Preterist Pranksters Practice Prophetic Perfidy Pertaining to Prophetic Pronouncements by Spurgeon
By Bob Ross
Was ANY Prophecy Fulfilled in AD70? |
The Jewish Origins of Preterism |
Prophetic Perfidy Pertaining to Prophetic
Pronouncements | The Historical
Background of Modern Preterism | "PRETERIST
My son, Mike, recently called my attention to a
Preterist Website where our modern day masters of eschatological ellipsis, the Preterist Pranksters, put to practice their perfidious piquancy in plucking particular portions from C. H. Spurgeon in an attempt to paint Spurgeon as somewhat of an adherent of Pretniac Prophetic Phantasmagoria.
Like many others who try to enlist Spurgeon in their camps by lifting comments out of context, the Pretniacs fall flat on their Pinnochian noses.
Sometime ago, we publicized how the Pretniacs had discombulated Spurgeon in regard to a book of prophetic phantasies produced in the late 1800s by J. Stuart Russell (see parousia.htm). In review of this collection of spoiled paper, after Spurgeon that "The second coming of Christ according to this volume had its fulfillment in the destruction of Jerusalem and the establishment of the gospel dispensation," he then conceded that he was "not prepared for the assignment of all references to a second coming in the New Testament, and even in the Apocalypse itself, to so early a fulfillment [in A. D. 70]. All that could be said has been said in support of this theory, and much more than ought to have been said. In this the REASONING FAILS," and Spurgeon alleged that "the compression of all the Apocalyptic visions and prophecies into so narrow a space requires more ingenuity and strength than that of men and angels combined." For the entire review, consult our website at
Now the Pretniacs have further combed thru some of Spurgeon's other writings to see what other pickings they find which are palatable enough for them to use in their eschatological disfiguration of Spurgeon. I was particularly impressed with how they practiced their perfidy on Spurgeon's comments on Matthew 24. Whatever they found which was acceptable to them, they evidently had no relish for some of the most significant comments made by Spurgeon on this chapter.
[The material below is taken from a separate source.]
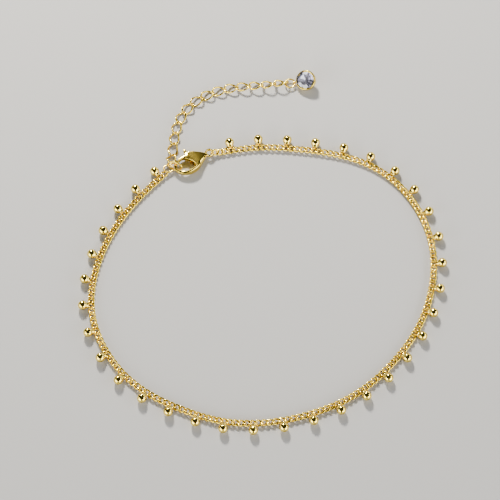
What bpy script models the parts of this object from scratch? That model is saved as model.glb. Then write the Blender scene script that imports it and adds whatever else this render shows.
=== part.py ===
"""Charm anklet: a fine curb chain with ball charms, a lobster clasp, an extender chain and a stone drop.

It lies on a flat surface. X runs to the right, Y away from the viewer, Z up, and the surface is Z = 0.
"""

import math

import bmesh
import bpy
import numpy as np
from mathutils import Matrix, Vector

MM = 0.001

# Main chain and its charms
CHAIN_DIAMETER = 1.4 * MM        # the tube that stands for the fine curb chain
CHARM_COUNT = 35
FIRST_CHARM_AT = 3.7 * MM        # along the chain, from its start at the clasp's eye
LAST_CHARM_BEFORE = 2.1 * MM     # the chain's end, at its ring
BALL_DIAMETER = 2.1 * MM
NECK_DIAMETER = 1.35 * MM
NECK_LENGTH = 0.2 * MM           # bare neck between the ball and the chain
SOLDER_GAP = 0.08 * MM           # kept between a charm's neck and the chain
BALL_SIDES = 12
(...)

Spurgeon's view on the chapter was plainly stated that Jesus alternately had both (1) some things to say about the destruction of Jerusalem and (2) some things to say about his Second Coming. However, the mischievious minded Pretniacs seemed happily content to primarily use selected comments from Spurgeon which had to do with Jerusalem while generally neglecting to quote his significant comments which would more fully reveal his understanding of the entire chapter. Pretniacs seem to have a predisposition to take little to no delight in anything which does not focus upon the events of A. D. 70, while eschewing anything which suggests that the Lord's Second Coming might possibly take place on a future day.
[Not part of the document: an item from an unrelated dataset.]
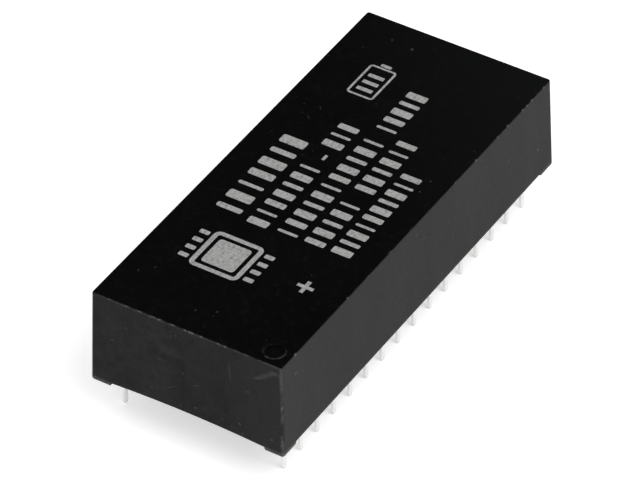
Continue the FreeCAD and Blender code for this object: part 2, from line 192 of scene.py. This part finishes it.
# Each line of print in millimetres: its middle across the case, its height, and where its groups run
PRINT_LINES = [
    (5.13, 2.40, [(-7.50, 4.00)]),
    (2.15, 1.90, [(-7.67, 1.60), (3.93, 7.60)]),
    (-0.62, 1.90, [(-7.60, 7.10), (7.90, 14.00)]),
    (-3.15, 1.84, [(-7.43, -0.77), (0.37, 8.17)]),
    (-5.65, 1.84, [(-7.27, 4.67)]),
]
# The blocks' pitch, widths in turn and corner rounding, as shares of a line's height
BLOCK_PITCH = 0.68
BLOCK_WIDTHS = [0.42, 0.24, 0.42, 0.16, 0.34]
BLOCK_ROUND = 0.08

# The signs of the print, in millimetres
DASH_PLACE = (2.75, 1.85)
DASH_HALF = (0.35, 0.14)
DASH_ROUND = 0.08
CHIP_SIGN_PLACE = (-11.9, 2.1)
CHIP_SIGN_SIZE = 4.7
CELL_SIGN_PLACE = (13.2, 3.7)
CELL_SIGN_SIZE = (4.2, 2.6)
PLUS_PLACE = (-11.87, -5.37)
PLUS_SPAN = 1.5
PLUS_STROKE = 0.35
# The smallest rounding that a corner takes, in millimetres
SMALLEST_ROUND = 0.02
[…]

Just in case you are interested, here are some of the remarks by Spurgeon on Matthew 24 which were somehow obviously overlooked by the Pretniacs. As you read these comments, you might ask yourself the question, "Is Spurgeon teaching that the Second Coming of Christ took place about two thousand years ago at the destruction of Jerusalem by the Romans in A. D. 70?" This is what the Pretniacs find great comfort in believing, and they gleefully seek to enlist materials from any Futurist, such as Premillennialist Spurgeon, which might somehow embellish their cause. Due to their penchant for practicing prophetic prankery and their need for someone of distinction to give their prankery seeming credibility, they have nothing better to do with their time and energies than to scour Futurist writings for any tidbits of eschatological enlightenment.
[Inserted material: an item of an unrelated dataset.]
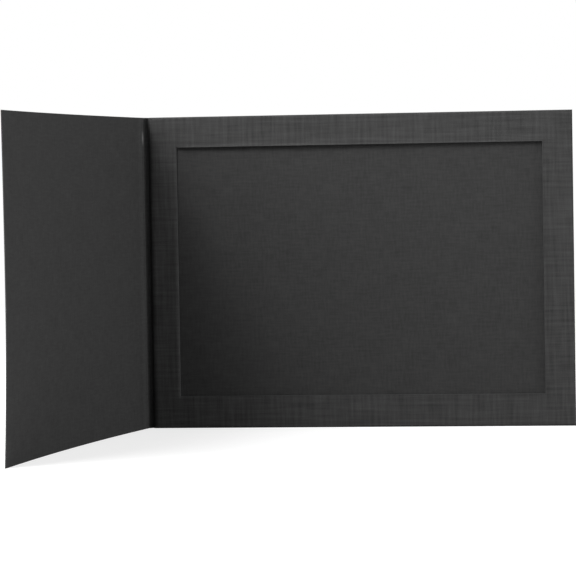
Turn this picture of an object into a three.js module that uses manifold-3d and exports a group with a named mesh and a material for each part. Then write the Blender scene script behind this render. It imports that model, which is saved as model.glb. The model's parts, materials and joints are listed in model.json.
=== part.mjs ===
// A slip-in photo folder for one landscape print, standing upright and open like a book.
//
// One sheet of card makes the front cover and the back panel, with an upright fold between them.
// A second sheet is the window frame. It is folded over on three sides, its flaps lie on the back
// panel, and its fourth edge, beside the fold, is free: the print slides in behind it.
//
// Millimetres, +Z up. The back panel stands in the XZ plane with its inner face towards -Y,
// the fold at its left end, and the front cover swings out from the fold towards -Y.

import Module from 'manifold-3d';
import * as THREE from 'three';
import { mergeVertices } from 'three/addons/utils/BufferGeometryUtils.js';

// Driving dimensions

const PRINT_WIDTH = 177.8;
const PRINT_HEIGHT = 127;
const PRINT_CLEARANCE = 0.8; // room between the print and the flaps around it
const SIDE_OVERLAP = 3.25; // how far the frame laps over the print at its left and right
const LEVEL_OVERLAP = 5.1; // how far the frame laps over the print at its top and bottom

const LEFT_BORDER = 14.8; // from the fold to the window
const RIGHT_BORDER = 13.9; // from the window to the panel's outer edge
const BOTTOM_BORDER = 15.1;
const TOP_BORDER = 14.3;

const COVER_CARD = 0.5; // thickness of the sheet that makes the cover and the back
const FRAME_CARD = 0.5; // thickness of the sheet that makes the window frame
const OPEN_ANGLE = 96.5; // degrees between the back and the line from the fold to the cover's free edge
const COVER_BOW = 3.5; // how far the cover curves outwards between the fold and its free edge

const SLOT_SETBACK = 2.5; // from the fold to the frame's free edge
const FRAME_INSET = 0.2; // from the panel's edges to the frame's folded edges
const FLAP_GAP = 0.15; // between the frame's front layer and its flaps
const MITRE_GAP = 0.6; // between two flaps where they meet at a corner

const CLOSED_GAP = 0.1; // between the closed cover and the frame
const BEND_GAP = 0.08; // from the fold's axis to the flat part of each panel

const HEM_LAP = 1; // how far a hem's straight legs run into the layers that they join
const HEM_SEGMENTS = 5; // a quarter turn of a hem
const BOW_SEGMENTS = 10; // half of the cover's curve

// Sizes that follow

const windowWidth = PRINT_WIDTH - 2 * SIDE_OVERLAP;
const windowHeight = PRINT_HEIGHT - 2 * LEVEL_OVERLAP;
const windowLeft = LEFT_BORDER;
const windowRight = windowLeft + windowWidth;
const windowBottom = BOTTOM_BORDER;
const windowTop = windowBottom + windowHeight;

// The cover and the back are alike: the window with its borders around it.
const panelWidth = windowRight + RIGHT_BORDER;
const panelHeight = windowTop + TOP_BORDER;

const frameDepth = 2 * FRAME_CARD + FLAP_GAP;
const hemRadius = frameDepth / 2;

// The fold's axis lies half way between the back's inner face and the closed cover's inner face.
const axisOffset = ( frameDepth + CLOSED_GAP ) / 2;

// The lines along which the frame is folded over
const foldRight = panelWidth - FRAME_INSET - hemRadius;
const foldBottom = FRAME_INSET + hemRadius;
const foldTop = panelHeight - FRAME_INSET - hemRadius;

// Each flap stops short of the print, which the window's place gives.
const flapRight = foldRight - ( windowRight + SIDE_OVERLAP + PRINT_CLEARANCE );
const flapBottom = windowBottom - LEVEL_OVERLAP - PRINT_CLEARANCE - foldBottom;
const flapTop = foldTop - ( windowTop + LEVEL_OVERLAP + PRINT_CLEARANCE );

// Materials

const coverCard = new THREE.MeshStandardMaterial( { color: 0x2a2a2b, roughness: 0.88, metalness: 0 } );
const frameCard = new THREE.MeshStandardMaterial( { color: 0x303031, roughness: 0.85, metalness: 0 } );

// Shapes

function rectangle( left, bottom, right, top ) {

	const outline = new THREE.Shape();
	outline.moveTo( left, bottom );
	outline.lineTo( right, bottom );
	outline.lineTo( right, top );
	outline.lineTo( left, top );
	outline.closePath();
	return outline;

}

// A flat piece of card. Its outline is drawn in X and Z, and it reaches forward from its back face.
function uprightCard( outline, thickness, backY ) {

	const geometry = new THREE.ExtrudeGeometry( outline, { depth: thickness, bevelEnabled: false } );
	const right = new THREE.Vector3( 1, 0, 0 );
	const up = new THREE.Vector3( 0, 0, 1 );
	const forward = new THREE.Vector3( 0, - 1, 0 );
	geometry.applyMatrix4( new THREE.Matrix4().makeBasis( right, up, forward ) );
	geometry.translate( 0, backY, 0 );
	return geometry;

}

// The half-round edge where the frame turns back on itself. It runs along +X, bulges towards +Y,
// and its depth is along Z, with the flap's outer face at Z = 0.
function hem( length ) {

	const profile = new THREE.Shape();
	profile.moveTo( - HEM_LAP, - frameDepth );
	profile.absarc( 0, - hemRadius, hemRadius, - Math.PI / 2, Math.PI / 2, false );
	profile.lineTo( - HEM_LAP, 0 );
	profile.lineTo( - HEM_LAP, - FRAME_CARD );
	profile.absarc( 0, - hemRadius, FLAP_GAP / 2, Math.PI / 2, - Math.PI / 2, true );
	profile.lineTo( - HEM_LAP, FRAME_CARD - frameDepth );
	profile.closePath();

	const options = { depth: length, bevelEnabled: false, curveSegments: HEM_SEGMENTS };
	const geometry = new THREE.ExtrudeGeometry( profile, options );
	const along = new THREE.Vector3( 1, 0, 0 );
	const outward = new THREE.Vector3( 0, 1, 0 );
	const depth = new THREE.Vector3( 0, 0, 1 );
	geometry.applyMatrix4( new THREE.Matrix4().makeBasis( outward, depth, along ) );
	return geometry;

}

// The strip that is folded behind the frame, in the hem's own axes. An end that meets another
// flap is cut at 45 degrees.
function flap( length, reach, startMeets, endMeets ) {

	const start = startMeets ? MITRE_GAP : 0;
	const end = endMeets ? length - MITRE_GAP : length;
	const outline = new THREE.Shape();
	outline.moveTo( start, 0 );
	outline.lineTo( startMeets ? start + reach : start, - reach );
	outline.lineTo( endMeets ? end - reach : end, - reach );
	outline.lineTo( end, 0 );
	outline.closePath();

	const geometry = new THREE.ExtrudeGeometry( outline, { depth: FRAME_CARD, bevelEnabled: false } );
	geometry.translate( 0, 0, - FRAME_CARD );
	return geometry;

}

// One folded side of the frame: its hem and its flap, laid from a start point in the direction
// along, with the hem facing outward.
function foldedSide( { startX, startZ, outward, length, reach, startMeets, endMeets } ) {

	const towardsBack = new THREE.Vector3( 0, 1, 0 );
	const along = new THREE.Vector3().crossVectors( outward, towardsBack );
	const place = new THREE.Matrix4().makeBasis( along, outward, towardsBack );
	place.setPosition( startX, 0, startZ );
	const pieces = [ hem( length ), flap( length, reach, startMeets, endMeets ) ];
	return pieces.map( ( piece ) => piece.applyMatrix4( place ) );

}

// Joining

const wasm = await Module();
wasm.setup();

function toSolid( geometry ) {

	geometry.deleteAttribute( 'normal' );
	geometry.deleteAttribute( 'uv' );
	const merged = mergeVertices( geometry );
	return new wasm.Manifold( new wasm.Mesh( {
		numProp: 3,
		vertProperties: new Float32Array( merged.attributes.position.array ),
		triVerts: new Uint32Array( merged.index.array ),
	} ) );

}

function joined( geometries ) {

	let solid = toSolid( geometries[ 0 ] );
	for ( const geometry of geometries.slice( 1 ) ) {

		solid = solid.add( toSolid( geometry ) );

	}

	const mesh = solid.getMesh();
	const result = new THREE.BufferGeometry();
	result.setAttribute( 'position', new THREE.BufferAttribute( mesh.vertProperties, 3 ) );
	result.setIndex( new THREE.BufferAttribute( mesh.triVerts, 1 ) );
	result.computeVertexNormals();
	return result;

}

// Pieces

function namedMesh( name, geometry, material ) {

	const mesh = new THREE.Mesh( geometry, material );
	mesh.name = name;
	return mesh;

}

function makeBackPanel() {

	const outline = rectangle( BEND_GAP, 0, panelWidth, panelHeight );
	return namedMesh( 'back_panel', uprightCard( outline, COVER_CARD, COVER_CARD ), coverCard );

}

function makeWindowFrame() {

	const outline = rectangle( SLOT_SETBACK, foldBottom, foldRight, foldTop );
	outline.holes.push( rectangle( windowLeft, windowBottom, windowRight, windowTop ) );
	const front = uprightCard( outline, FRAME_CARD, FRAME_CARD - frameDepth );

	const bottomSide = foldedSide( {
		startX: SLOT_SETBACK,
		startZ: foldBottom,
		outward: new THREE.Vector3( 0, 0, - 1 ),
		length: foldRight - SLOT_SETBACK,
		reach: flapBottom,
		startMeets: false,
		endMeets: true,
	} );

	const rightSide = foldedSide( {
		startX: foldRight,
		startZ: foldBottom,
		outward: new THREE.Vector3( 1, 0, 0 ),
		length: foldTop - foldBottom,
		reach: flapRight,
		startMeets: true,
		endMeets: true,
	} );

	const topSide = foldedSide( {
		startX: foldRight,
		startZ: foldTop,
		outward: new THREE.Vector3( 0, 0, 1 ),
		length: foldRight - SLOT_SETBACK,
		reach: flapTop,
		startMeets: true,
		endMeets: false,
	} );

	return namedMesh( 'window_frame', joined( [ front, ...bottomSide, ...rightSide, ...topSide ] ), frameCard );

}

// The cover is drawn closed, with the fold's axis at its origin, and turned open about that axis.
// Seen from above it is a shallow arc, which bows away from the frame.
function makeFrontCover() {

	const halfChord = ( panelWidth - BEND_GAP ) / 2;
	const innerRadius = ( halfChord ** 2 + COVER_BOW ** 2 ) / ( 2 * COVER_BOW );
	const chordMiddle = BEND_GAP + halfChord;
	const centre = innerRadius - COVER_BOW - axisOffset;
	const halfTurn = Math.asin( halfChord / innerRadius );
	const down = - Math.PI / 2;

	const section = new THREE.Shape();
	section.absarc( chordMiddle, centre, innerRadius, down - halfTurn, down + halfTurn, false );
	section.absarc( chordMiddle, centre, innerRadius + COVER_CARD, down + halfTurn, down - halfTurn, true );
	section.closePath();

	const options = { depth: panelHeight, bevelEnabled: false, curveSegments: BOW_SEGMENTS };
	const cover = namedMesh( 'front_cover', new THREE.ExtrudeGeometry( section, options ), coverCard );
	const fold = new THREE.Group();
	fold.position.set( 0, - axisOffset, 0 );
	fold.rotation.z = - THREE.MathUtils.degToRad( OPEN_ANGLE );
	fold.add( cover );
	return fold;

}

// The origin is under the middle of the open folder, on the surface that it stands on.

const folder = new THREE.Group();
folder.add( makeBackPanel(), makeWindowFrame(), makeFrontCover() );

const middle = new THREE.Box3().setFromObject( folder, true ).getCenter( new THREE.Vector3() );
folder.position.set( - middle.x, - middle.y, 0 );

export default folder;
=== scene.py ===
"""A slip-in photo folder of black textured card, standing open like a book."""

import json
import math

import bpy
import numpy as np
from mathutils import Matrix, Vector


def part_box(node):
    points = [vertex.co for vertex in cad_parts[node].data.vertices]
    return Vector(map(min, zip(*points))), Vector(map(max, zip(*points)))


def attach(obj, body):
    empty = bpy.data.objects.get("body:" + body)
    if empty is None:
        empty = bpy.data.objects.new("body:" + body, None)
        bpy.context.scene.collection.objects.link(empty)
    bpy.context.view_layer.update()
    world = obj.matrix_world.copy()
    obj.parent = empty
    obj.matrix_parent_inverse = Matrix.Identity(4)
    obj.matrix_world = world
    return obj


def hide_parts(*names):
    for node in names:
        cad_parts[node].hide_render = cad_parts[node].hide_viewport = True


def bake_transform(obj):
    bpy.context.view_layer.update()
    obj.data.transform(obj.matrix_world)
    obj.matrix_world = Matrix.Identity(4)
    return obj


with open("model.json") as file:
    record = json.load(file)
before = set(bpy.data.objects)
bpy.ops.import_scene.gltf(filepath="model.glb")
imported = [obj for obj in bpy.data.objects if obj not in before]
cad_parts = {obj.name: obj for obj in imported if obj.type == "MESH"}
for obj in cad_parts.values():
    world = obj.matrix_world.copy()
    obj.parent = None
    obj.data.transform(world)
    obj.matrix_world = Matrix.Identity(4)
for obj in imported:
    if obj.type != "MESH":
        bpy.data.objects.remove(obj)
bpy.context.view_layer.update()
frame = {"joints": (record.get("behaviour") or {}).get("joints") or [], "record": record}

MM = 0.001

# Sizes from the frame

back_low, back_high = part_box("back_panel")
window_low, window_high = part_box("window_frame")
hinge = frame["joints"][0]
opening = frame["record"]["physics"]["openings"][0]["box_m"]

CARD = back_high.y - back_low.y
PANEL_RIGHT = back_high.x
PANEL_HEIGHT = back_high.z
BACK_FACE = back_low.y
AXIS = Vector(hinge["pos_m"])
OPEN_ANGLE = math.radians(-hinge["range_deg"][0])
BEND_RADIUS = BACK_FACE - AXIS.y
PANEL_WIDTH = PANEL_RIGHT - AXIS.x

FRAME_FACE = window_low.y
FRAME_LEFT = window_low.x
FRAME_DEPTH = BACK_FACE - FRAME_FACE
OPENING_MARGIN = 0.2 * MM
WINDOW_LEFT = opening[0][0] - OPENING_MARGIN
WINDOW_RIGHT = opening[1][0] + OPENING_MARGIN
WINDOW_BOTTOM = opening[0][2] - OPENING_MARGIN
WINDOW_TOP = opening[1][2] + OPENING_MARGIN

# Sizes that only the looks need

RIM_BEVEL = 0.06 * MM
FRAME_CARD = 0.5 * MM
BOTTOM_FLAP = 8.4 * MM
RIGHT_FLAP = 9.1 * MM
TOP_FLAP = 7.6 * MM
MITRE_GAP = 0.6 * MM

BOW_TOP = 3.7 * MM
BOW_FOOT = 3.3 * MM
TOP_CURL = 0.4 * MM
FOOT_CURL = 1.6 * MM

GUTTER_PLACE = 1.1 * MM
GUTTER_WIDTH = 3.4 * MM
GUTTER_DEPTH = 1.5 * MM
CREASE_PLACE = 1.7 * MM
CREASE_WIDTH = 0.6 * MM
CREASE_HEIGHT = 0.12 * MM

LIP_WIDTH = 1.5 * MM
LEFT_LIP = -0.42 * MM
TOP_LIP = 0.24 * MM
TOP_LIFT = 0.5 * MM
RIGHT_LIFT = 0.8 * MM
SLOT_LIFT = 0.3 * MM
SLOT_ROLL = 0.45 * MM
SLOT_ROLL_WIDTH = 1.8 * MM

# Painted light on the inner side, in millimetres along the sheet from the fold and up from the foot: a
# lighter band along the fold against the shade that falls there, and a small painted glint near its top

FOLD_LIGHT_PLACE = 7.5
FOLD_LIGHT_WIDTH = 9.0
FOLD_LIGHT_SHARE = 0.2
GLINT_PLACE = 4.5
GLINT_WIDTH = 3.0
GLINT_LEVEL = 136.5
GLINT_LENGTH = 8.0
GLINT_SHARE = 3.0

# How finely the sheets are divided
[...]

Gospel of the Kingdom, published by Pilgrim Publications:
He told his disciples some things which related to the siege of Jerusalem, some which concerned his Second Advent, and some which would immediately precede “the end of the world.” When we have clearer light, we may possibly perceive that all our Savior’s predictions on this memorable occasion had some connection with all three of these great events.
The destruction of Jerusalem was the beginning of the end, the great type and anticipation of all that will take place when Christ shall stand at the latter day upon the earth. It was an end; but not the end: “the end is not yet.”
The world is to the Church like a scaffold to a building. When the Church is built, the scaffold will be taken down; the world must remain until the last elect one is saved: “Then shall the end come.” Before Jerusalem was destroyed, “this gospel of the kingdom.” was probably “preached in all the world” so far as it was then known; but there is to be a fuller proclamation of it “for a witness unto all nations” before the great consummation of all things: “then shall the end come,” and the King shall sit upon the throne of his glory, and decide the eternal destiny of the whole human race.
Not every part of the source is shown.